Michail Lermontov continua a disorientare i lettori. Più se ne studia la figura di uomo, più complesso risulta il suo profilo di scrittore. Il genio di Pushkin era integro e coeso, quello di Lermontov è invece intessuto di antinomie. Alle più aspre avversità Pushkin opponeva un profondo amore per la vita, mentre Lermontov si sentiva in armonia con il mondo solo sperimentando il dolore insito nell’esistenza, e soltanto da esso pensava di trarre la giusta ispirazione.

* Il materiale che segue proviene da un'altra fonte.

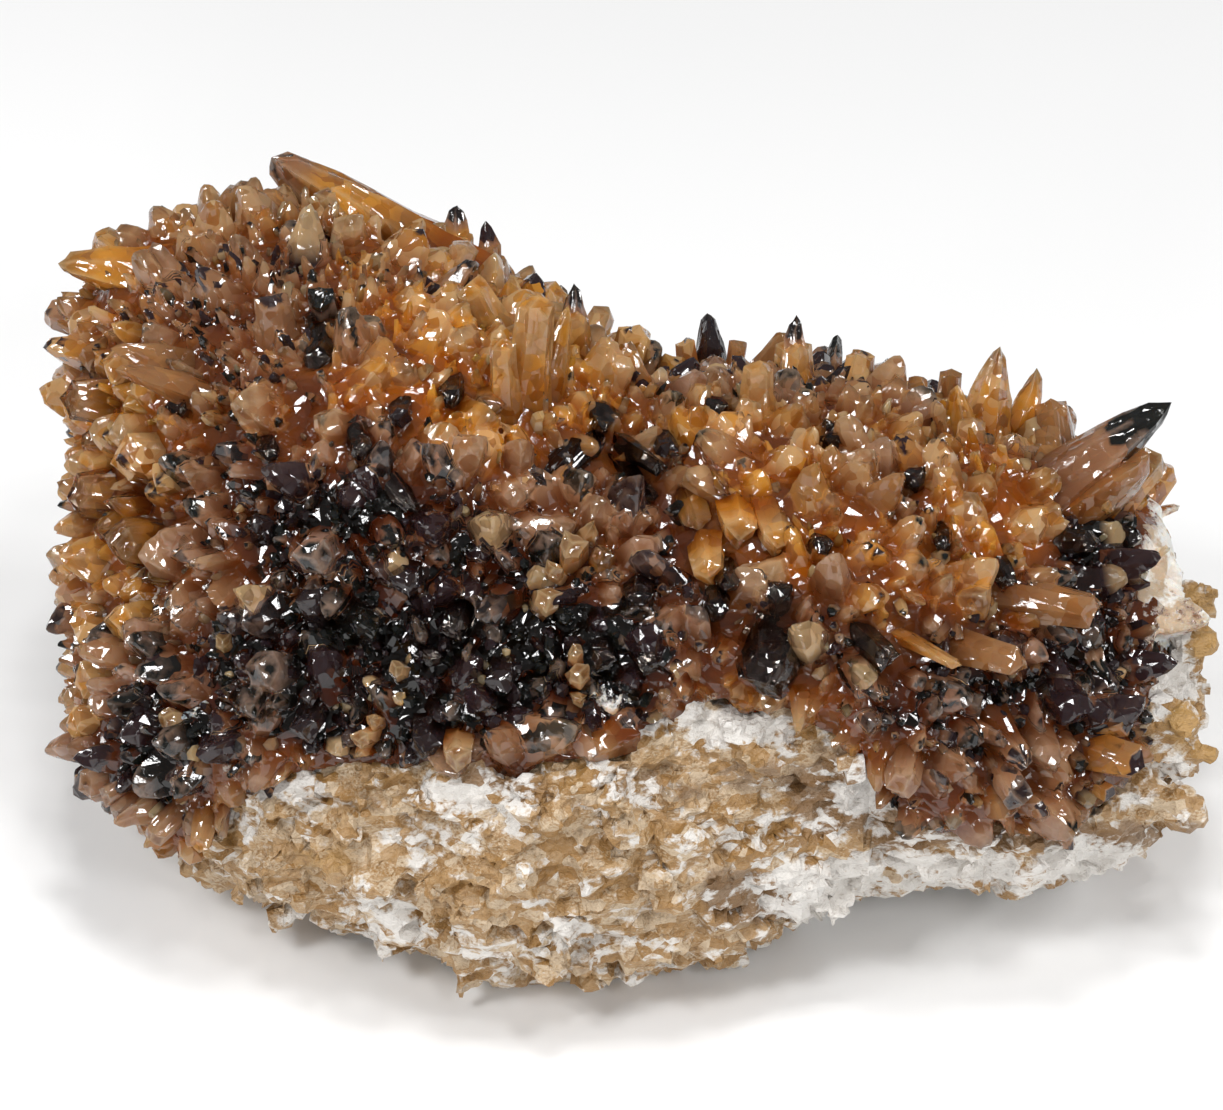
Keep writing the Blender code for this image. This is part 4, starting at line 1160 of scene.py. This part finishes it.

Lo scrittore nutriva una venerazione per Byron. Sin dall’età di sedici anni diceva di avere “la stessa anima e gli stessi suoni” del poeta inglese, e come lui si sentiva dotato di un’immaginazione “rigogliosa” e “luminosa” propria dei romantici. In realtà questa immaginazione, a differenza di quella coltivata da Byron, si nutriva anche di un robusto realismo, venato di scetticismo. Di conseguenza egli venne ad incarnare la figura dello scrittore romantico che – sentendosi sradicato e frustrato, in virtù di sogni arditi e di una sbrigliata fantasia – si rivolge con polemico cipiglio alla realtà per rivelarne brutture, bassezze e volgarità. E più forte è il suo temperamento romantico, più virulenta ed incisiva s’impone la sua denuncia.
Nel poema in versi intitolato “Il demone” scrive che la sua anima ha sempre amato “le blandizie” del mondo, ma non il mondo, nel quale ha vissuto “solo a sprazzi”, “solo a frammenti”. Questi momenti sono sempre stati “colmi di dolore”. Sulla stessa linea si pone la poesia “L’angelo” in cui immagina che una creatura alata lo conduca in un mondo fatto di “dispiaceri” e di “lacrime”. Questi versi – non esenti da un eccesso di autocommiserazione che rischia di risultare stucchevole – pongono Lermontov in una solitudine che non è solo sociale, ma anche cosmica. Sembra che il poeta sia stato calato nel mondo per errore.
Più di un critico ha rilevato che in forza di un giudizio inficiato da uno cupo pessimismo, i nobili sentimenti nel Lermontov uomo abbiano finito per caricarsi del segno opposto nel Lermontov scrittore. Così l’idealismo deluso diventa freddo cinismo, e la generosa bontà degrada in un rancoroso egoismo. L’innata tensione all’amore si svilirà allora in un’insolente indifferenza. Questo cambio di prospettiva rappresenta la ragion d’essere del suo capolavoro, “Un eroe del nostro tempo”, il cui protagonista, Gregorij Pecorin (un ufficiale dell’esercito imperiale russo) si erge a simbolo di una generazione di intellettuali alla ricerca, vana, di una causa per cui combattere, e minata dalla drammatica consapevolezza che anche “le migliori intenzioni” sono dal mondo ostacolate e vilipese.